GIVEN REQUEST: In the material below, find how many lines contain the string "context". Write only that number.

★ ★ ★ ★ ★ ★ ★

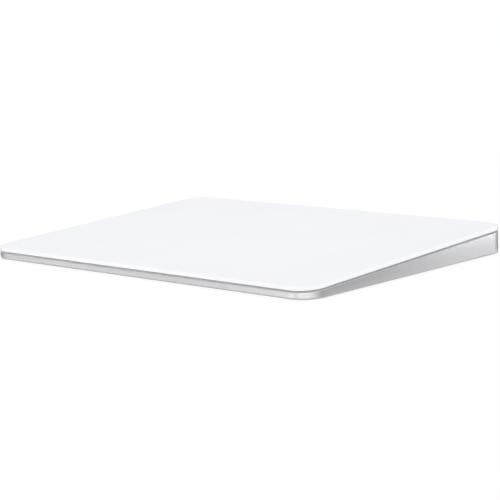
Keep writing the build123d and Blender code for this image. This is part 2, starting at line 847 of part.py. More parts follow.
haptic_rear_y = haptic_y + haptic_depth / 2
haptic_tab_x = pole_face_x + pole_length / 2
with BuildPart() as haptic_flex:
    with BuildSketch(Plane.XY.offset(floor_top)):
        with Locations((0, haptic_rear_y + haptic_flex_tab / 2)):
            Rectangle(2 * haptic_tab_x + haptic_flex_width, haptic_flex_tab)
    extrude(amount=flex_thickness)
    with BuildSketch(Plane.XY.offset(floor_top)):
        with Locations(
            (-haptic_tab_x, haptic_rear_y + flex_thickness / 2),
            (haptic_tab_x, haptic_rear_y + flex_thickness / 2),
        ):
            Rectangle(haptic_flex_width, flex_thickness)
    extrude(amount=bracket_thickness + haptic_height / 2)
    run_plane = Plane(origin=(-haptic_flex_width / 2, 0, 0), x_dir=(0, 1, 0), z_dir=(1, 0, 0))
    flex_on_floor_z = floor_top + flex_thickness / 2
    with BuildSketch(run_plane):
        with BuildLine():
            Polyline(
                (haptic_rear_y + flex_thickness, flex_on_floor_z),
                (battery_rear_y, flex_on_floor_z),
                (board_front_y - flex_thickness, board_top + connector_height),
                (board_connector_y - connector_depth / 2, flex_on_board_z),
                (board_connector_y + connector_depth / 2, flex_on_board_z),
            )
        trace(line_width=flex_thickness)
    extrude(amount=haptic_flex_width)
save(haptic_flex, "haptic_flex")


def on_deck(s, drop):
    """Plan position and height of a point s along the deck and drop below it."""
    point = deck_down(drop).from_local_coords(Vector(0, s, 0))
    return point.Y, point.Z


# Gauge ribbons: over both gauges of one side, down to the floor between them, then to the board
gauge_flex_drop = beam_drop - gauge_thickness - flex_thickness / 2
ribbon_edge = beam_neck_width / 2 + gauge_ribbon_run_out
with BuildPart() as gauge_connectors:
    with BuildSketch(Plane.XY.offset(board_top)):
        with Locations((-beam_neck_x, board_connector_y), (beam_neck_x, board_connector_y)):
            Rectangle(gauge_connector_width, connector_depth)
    extrude(amount=connector_height)
save(gauge_connectors, "gauge_connectors")

for side_name, side in (("left", -1), ("right", 1)):
    with BuildPart() as gauge_ribbon:
        gauge_ribbon_plane = Plane(
            origin=(side * beam_neck_x - gauge_ribbon_width / 2, 0, 0),
            x_dir=(0, 1, 0),
            z_dir=(1, 0, 0),
        )
        front_foot_y, _ = on_deck(beam_front_s + ribbon_edge + gauge_ribbon_run_out, beam_drop)
        rear_foot_y, _ = on_deck(beam_rear_s - ribbon_edge - gauge_ribbon_run_out, beam_drop)
        with BuildSketch(gauge_ribbon_plane):
            with BuildLine():
                Polyline(
                    on_deck(beam_front_s - gauge_width / 2, gauge_flex_drop),
                    on_deck(beam_front_s + ribbon_edge, gauge_flex_drop),
                    (front_foot_y, flex_on_floor_z),
                    (rear_foot_y, flex_on_floor_z),
                    on_deck(beam_rear_s - ribbon_edge, gauge_flex_drop),
                    on_deck(beam_rear_s + ribbon_edge, gauge_flex_drop),
                    (board_connector_y - connector_depth / 2, flex_on_board_z),
                    (board_connector_y + connector_depth / 2, flex_on_board_z),
                )
            trace(line_width=flex_thickness)
        extrude(amount=gauge_ribbon_width)
    save(gauge_ribbon, f"gauge_ribbon_{side_name}")

# Port shell: a drawn oval tube with two legs in the board
port_plane = Plane(
    origin=(0, rear_y - port_mouth_recess, port_height), x_dir=(-1, 0, 0), z_dir=(0, 1, 0)
)
port_inner_width = port_shell_width - 2 * port_shell_thickness
port_inner_height = port_shell_height - 2 * port_shell_thickness
with BuildPart() as port_shell:
    with BuildSketch(port_plane):
        SlotOverall(port_shell_width, port_shell_height)
        SlotOverall(port_inner_width, port_inner_height, mode=Mode.SUBTRACT)
    extrude(amount=-port_shell_length)
    with BuildSketch(Plane.XY.offset(board_bottom)):
        with Locations((-port_leg_x, port_leg_y), (port_leg_x, port_leg_y)):
            Rectangle(port_shell_thickness, port_leg_width)
    extrude(amount=port_height - board_bottom)
save(port_shell, "port_shell")

# Port insulator: the block at the back of the shell and the tongue that a plug goes over
tongue_length = port_shell_length - port_insulator_depth - port_tongue_setback
tongue_tip_y = rear_y - port_mouth_recess - port_tongue_setback
with BuildPart() as port_insulator:
    with BuildSketch(port_plane.offset(-port_shell_length)):
        SlotOverall(port_inner_width, port_inner_height)
    extrude(amount=port_insulator_depth)
    with BuildSketch(port_plane.offset(port_insulator_depth - port_shell_length)):
        Rectangle(port_tongue_width, port_tongue_thickness)
    extrude(amount=tongue_length)
    fillet(
        faces().sort_by(Axis.Y)[-1].edges().filter_by(Axis.Z), radius=port_tongue_thickness / 2
    )
save(port_insulator, "port_insulator")

with BuildPart() as port_contacts:
    for face_side in (-1, 1):
        contact_plane = Plane.XY.offset(port_height + face_side * port_tongue_thickness / 2)
        contact_y = tongue_tip_y - port_contact_setback - port_contact_length / 2
        with BuildSketch(contact_plane):
            with Locations((0, contact_y)):
                with GridLocations(port_contact_pitch, 0, port_contact_count, 1):
                    Rectangle(port_contact_width, port_contact_length)
        extrude(amount=face_side * port_contact_thickness)
save(port_contacts, "port_contacts")

# Power switch, from the outside in: slider, backing plate with its coloured marker, clip and body
slider_rest_x = switch_x + switch_travel / 2
slider_front_y = rear_y - slider_recess
slider_back_y = rear_wall_inner_y + slider_back_clearance
plate_inner_y = rear_wall_inner_y - switch_plate_thickness
clip_rear_y = plate_inner_y - clip_gap
clip_front_y = clip_rear_y - clip_thickness
switch_body_rear_y = clip_front_y - clip_gap
stem_tip_y = switch_body_rear_y - switch_slot_depth + stem_clearance


def facing_rear(x, y):
    """A sketch plane at plan place x, y and the port's height, whose normal points to the rear."""
    return Plane(origin=(x, y, port_height), x_dir=(-1, 0, 0), z_dir=(0, 1, 0))


with BuildPart() as power_slider:
    with BuildSketch(facing_rear(slider_rest_x, slider_back_y)):
        SlotOverall(slider_length, slider_height)
    extrude(amount=slider_front_y - slider_back_y)
    chamfer(faces().sort_by(Axis.Y)[-1].edges(), length=slider_edge_bevel)
    with BuildSketch(facing_rear(slider_rest_x, slider_back_y)):
        Rectangle(stem_length, stem_height)
    extrude(amount=stem_tip_y - slider_back_y)
save(power_slider, "power_slider")

window_length = stem_length + switch_travel + 2 * stem_clearance
with BuildPart() as switch_plate:
    with BuildSketch(facing_rear(switch_x, plate_inner_y)):
        Rectangle(slot_length + 2 * switch_plate_margin, slot_height + 2 * switch_plate_margin)
        Rectangle(window_length, stem_height + 2 * stem_clearance, mode=Mode.SUBTRACT)
    extrude(amount=switch_plate_thickness)
save(switch_plate, "switch_plate")

# The marker shows in the end of the slot that the slider leaves when it is switched on
with BuildPart() as on_marker:
    marker_inner_x = window_length / 2 + stem_clearance
    marker_outer_x = slot_length / 2
    with BuildSketch(facing_rear(switch_x, rear_wall_inner_y)):
        SlotOverall(slot_length, slot_height)
        with Locations(((marker_outer_x + overrun - marker_inner_x) / 2, 0)):
            Rectangle(
                marker_outer_x + overrun + marker_inner_x, slot_height + overrun, mode=Mode.SUBTRACT
            )
    extrude(amount=marker_thickness)
save(on_marker, "on_marker")

with BuildPart() as slider_clip:
    with BuildSketch(facing_rear(slider_rest_x, clip_front_y)):
        Rectangle(stem_length + 2 * clip_margin, stem_height + 2 * clip_margin)
        Rectangle(stem_length, stem_height, mode=Mode.SUBTRACT)
    extrude(amount=clip_thickness)
save(slider_clip, "slider_clip")

with BuildPart() as switch_body:
    switch_body_y = switch_body_rear_y - switch_body_depth / 2
    with BuildSketch(Plane.XY.offset(board_top)):
        with Locations((switch_x, switch_body_y)):
            Rectangle(switch_body_length, switch_body_depth)
    extrude(amount=switch_body_height)
    with BuildSketch(facing_rear(switch_x, switch_body_rear_y)):
        Rectangle(window_length, stem_height + 2 * stem_clearance)
    extrude(amount=-switch_slot_depth, mode=Mode.SUBTRACT)
save(switch_body, "switch_body")

print("wall outline", width, depth, "tilt", round(tilt, 2), "port height", round(port_height, 2))
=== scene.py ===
import json
import math

import bpy
from mathutils import Euler, Matrix, Vector


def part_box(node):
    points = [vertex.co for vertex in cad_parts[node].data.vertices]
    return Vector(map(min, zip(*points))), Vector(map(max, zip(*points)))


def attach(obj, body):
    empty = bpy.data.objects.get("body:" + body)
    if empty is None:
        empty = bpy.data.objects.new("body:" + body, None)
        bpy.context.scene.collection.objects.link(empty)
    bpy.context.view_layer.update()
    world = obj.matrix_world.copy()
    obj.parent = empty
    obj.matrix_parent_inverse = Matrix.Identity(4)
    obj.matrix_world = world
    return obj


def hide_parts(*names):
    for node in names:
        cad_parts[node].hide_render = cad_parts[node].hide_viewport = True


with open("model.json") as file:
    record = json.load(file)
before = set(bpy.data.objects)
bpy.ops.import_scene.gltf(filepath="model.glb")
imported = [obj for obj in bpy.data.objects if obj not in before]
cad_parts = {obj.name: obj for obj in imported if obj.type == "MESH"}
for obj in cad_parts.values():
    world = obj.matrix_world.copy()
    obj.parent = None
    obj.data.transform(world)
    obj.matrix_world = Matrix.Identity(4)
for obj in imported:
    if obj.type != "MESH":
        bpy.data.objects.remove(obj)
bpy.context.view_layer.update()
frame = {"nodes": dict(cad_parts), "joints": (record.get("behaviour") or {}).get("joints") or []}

# A desk trackpad: a white glass touch plate on a blasted and anodised aluminium wedge.
# Everything is in metres, in the part's own frame: +X right, +Y to the rear, +Z up.
mm = 0.001
straight_up = Vector((0, 0, 1))
body_low, body_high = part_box("base_housing")
# The plate is pressed square to the tilted deck
press_axis = next(joint["axis"] for joint in frame["joints"] if joint["name"] == "plate_press")
deck_normal = -Vector(press_axis).normalized()

bpy.ops.object.select_all(action="DESELECT")


# The camera of the photograph. Pixel sizes are those of its 500 x 500 frame.
photo_width_px = 500
focal_length_px = 1601.1
centre_shift_px = Vector((5.9, -7.2))
view_azimuth = 42.635
view_elevation = 9.123
view_roll = -1.886
view_distance = 607.7 * mm
near_clip_share = 0.01
aim_height = 5 * mm


def place_camera():
    """A camera that frames the trackpad as the photograph does."""
    turn = Euler((math.radians(90 - view_elevation), 0, math.radians(view_azimuth))).to_matrix()
    turn = turn @ Matrix.Rotation(math.radians(view_roll), 3, "Z")
    place = Vector((0, 0, aim_height)) + turn @ Vector((0, 0, view_distance))
    bpy.ops.object.camera_add()
    camera = bpy.context.object
    camera.name = "photo_camera"
    camera.matrix_world = Matrix.Translation(place) @ turn.to_4x4()
    camera.data.lens = focal_length_px / photo_width_px * camera.data.sensor_width
    camera.data.shift_x = centre_shift_px.x / photo_width_px
    camera.data.shift_y = centre_shift_px.y / photo_width_px
    camera.data.clip_start = view_distance * near_clip_share
    bpy.context.scene.camera = camera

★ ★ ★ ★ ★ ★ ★

SOLUTION TO THIS PROBLEM: 5